May gently encourages Gwen to open up as she shares her side of the story, detailing how Jameson took what happened and twisted it for his own purposes of persecution. Rodriguez illustrates May’s pain and regrets she bares her soul. This May is aware of what’s going on around her, not suppressing why she’s afraid of this universe’s Spider-hero as she goes on about how dreadful they are. It makes her more have more in common with Ultimate Aunt May than the classic.
Latour has May touch upon how Peter felt day in and day out being bullied, a topical subject today’s society is made more aware of as cases of bullying get more and more publicity and those that are picked on sometimes resort to violent means.

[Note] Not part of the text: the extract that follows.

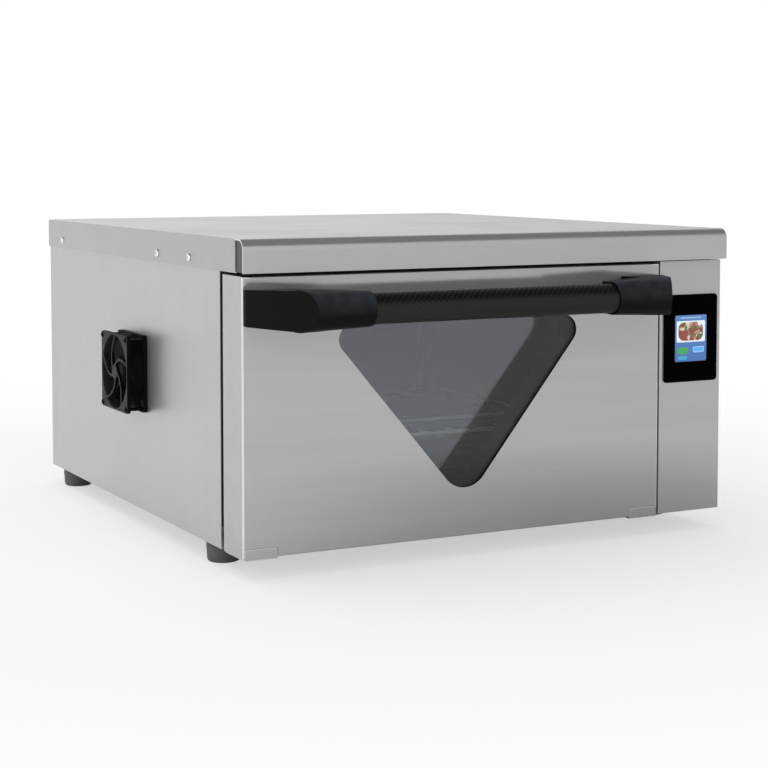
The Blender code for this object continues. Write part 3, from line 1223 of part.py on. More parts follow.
def make_door():
    """Two folded skins with a pane behind each window, and a dark frame between the panes."""
    low = (DOOR_LEFT, 0, 0)
    high = (DOOR_RIGHT, DOOR_THICKNESS, DOOR_TOP)
    outer = open_box("door_outer_skin", low, high, DOOR_SHEET, (0, 1, 0), "brushed_steel", door_pivot)
    inset = DOOR_SHEET + FIT
    low = (DOOR_LEFT + inset, DOOR_THICKNESS - DOOR_TRAY_DEPTH, inset)
    high = (DOOR_RIGHT - inset, DOOR_THICKNESS, DOOR_TOP - inset)
    inner = open_box("door_inner_skin", low, high, DOOR_SHEET, (0, -1, 0), "bright_steel", door_pivot)
    for name, x, sign in hinge_sides():
        cut(outer, fitting_box("outer_corner_" + name, sign, FIT), arm_slot("outer", name, x))
        cut(inner, fitting_box("inner_corner_" + name, sign, FIT), arm_slot("inner", name, x))
        lug_x = DOOR_LEFT if sign < 0 else DOOR_RIGHT
        lug_end = lug_x - sign * (HINGE_FITTING_WIDTH + FIT)
        lug_low = (min(lug_x, lug_end), HINGE_Y - HINGE_LUG_DEPTH / 2 - FIT, 0)
        lug_top = HINGE_FITTING_CAP_HEIGHT + HINGE_LUG_HEIGHT + FIT
        lug_high = (max(lug_x, lug_end), HINGE_Y + HINGE_LUG_DEPTH / 2 + FIT, lug_top)
        cut(inner, box("inner_lug_room_" + name, lug_low, lug_high))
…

May doesn’t have the answers, she states Peter knows he was loved and Latour doesn’t provide us with any, but discussing the topic grounds the scene in a contemporary way.
Talking with May proves to be cathartic for Gwen as May points out that for their love of Peter to live on, they have to carry on living themselves. This brings Gwen to try and reconcile with The Mary Janes, who hand her back her drumsticks and acknowledge that they both need each other. To contrast the prior one page spread, we see The Mary Janes rocking out in all their glory, happily playing their hearts out as their fans record and take pictures of the performance.
The issue ends ominously as Dewolff confronts one of her coworkers who is regaling everyone on how Castle rushed after Spider-Gwen. As she pins the trash talker against the wall, the patched up Castle returns, menacingly telling everyone to get back to work, including Dewolff.
For me, this was a great issue as we continue to see Gwen wrestle with her self doubt, inner demons, and the consequences of running away from life’s responsibilities. She may come off as brash, but she’s a young woman learning how to cope with all that has happened to her. I can’t wait for the next installment!